The costume doesn’t need to be perfect, but it does need to fit the standards. Accuracy is emphasized.
The process seems intimidating, but he stresses that members are helpful to novices. Some types of armor are available as kits that can be cut and shaped to size.
“Even for someone 5’1” tall?” I ask.
The staff thinks for a moment, then someone suggests, “maybe kids’ armor?”
Any Given Saturday…
On a cold and wet Saturday, Dara Williamson is transforming into an orc. The character, Greshka, is her own invention, a character she plays in a Live Action Role Playing game (LARP). In costume even her demeanor changes from her cheerful, friendly self to a glaring warrior.
“When you’re short, you have to let people know you mean business,” she says.

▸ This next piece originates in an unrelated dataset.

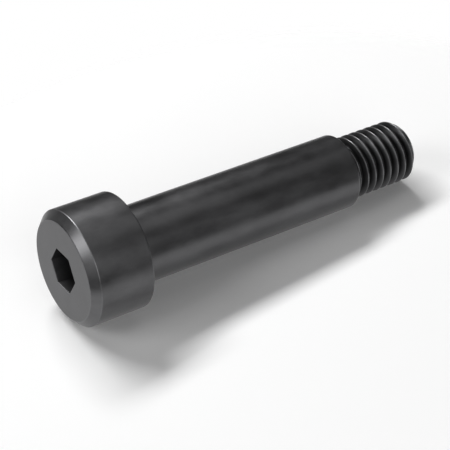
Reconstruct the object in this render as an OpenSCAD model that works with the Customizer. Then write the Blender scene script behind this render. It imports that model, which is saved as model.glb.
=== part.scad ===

She describes a LARP as “a big game of pretend.” Unlike tabletop roleplaying games, such as Dungeons & Dragons, the players act out what their characters do and say. It’s like improv, but with more rules, props and costumes—and sometimes bashing each other with weapons. A few weekends a year, she goes to a campsite to game with 20-30 people for two days. Elaborate costumes like Dara’s are not required, but they are encouraged.
Greshka’s costume evolved over the years. When Dara first started, her armor was a simple leather coat. She later invested in leather armor and high-quality, weather-proof boots purchased at renaissance fairs. But most of the costume pieces were handmade from fabric remnants or recycled from other sources. Her rabbit fur cloak was rescued from someone else’s discarded costume.
Dara first cosplayed in high school with her friends at conventions like Anime Central (ACen). Her first costumes were anime characters she loved. Her mother, Judy Perlman, a talented seamstress and costumer, showed her how to design and sew the pieces (her advice for cosplayers: use upholstery fabrics for costumes, as those fabrics tend to be cheaper and sturdier). Dara’s house includes two work spaces with various tools, including an antique White Sewing Machine that can sew through leather.
An integral part of her LARP game is a kind of stage combat requiring soft, light, safe weapons. After nearly destroying a mass-produced weapon, she wondered if she could make her own. Using her talents for sculpting and painting, she now has a small business making weapons and other props for roleplayers. Basic weapons range from $75-150, but she also carves custom weapons by request. All of the props are made by hand. The most elaborate thing she has created to date was the Buster Sword from Final Fantasy VII. Though the weapon is over six feet long, it weighs around two pounds.
“Why did you choose to play an orc?” I ask.
“I wanted to do an elaborate costume, but I wasn’t confident, either in myself, my appearance or my abilities,” she explains. Dara recasts her imperfections in new ways with her “elaborate, midriff-bearing, green-body-paint orc-girl costume. And it let me kind of reconnect with myself and see myself as a positive thing, as a positive being. Because, OK, this is mine, I own this. And it’s not perfect, it’s not what the media is telling me what I should have, but it fulfills my need. Some of it is about control. Some of it is about learning to let control go.”
Learning from Cosplay
I was surprised me to learn through these conversations about the proliferation of organized cosplay communities. Most cosplayers I spoke with are involved with a cosplay group, whether a local circle or an international organization. All of them have a generous spirit, too: while large groups like We Are Cosplay and the 501st Legion are involved with multiple charities, even individual cosplayers volunteer their time to mentor each other or to just entertain kids for a few hours.
The beauty of cosplay is that by pretending to be someone else, cosplayers find each other, and sometimes even themselves.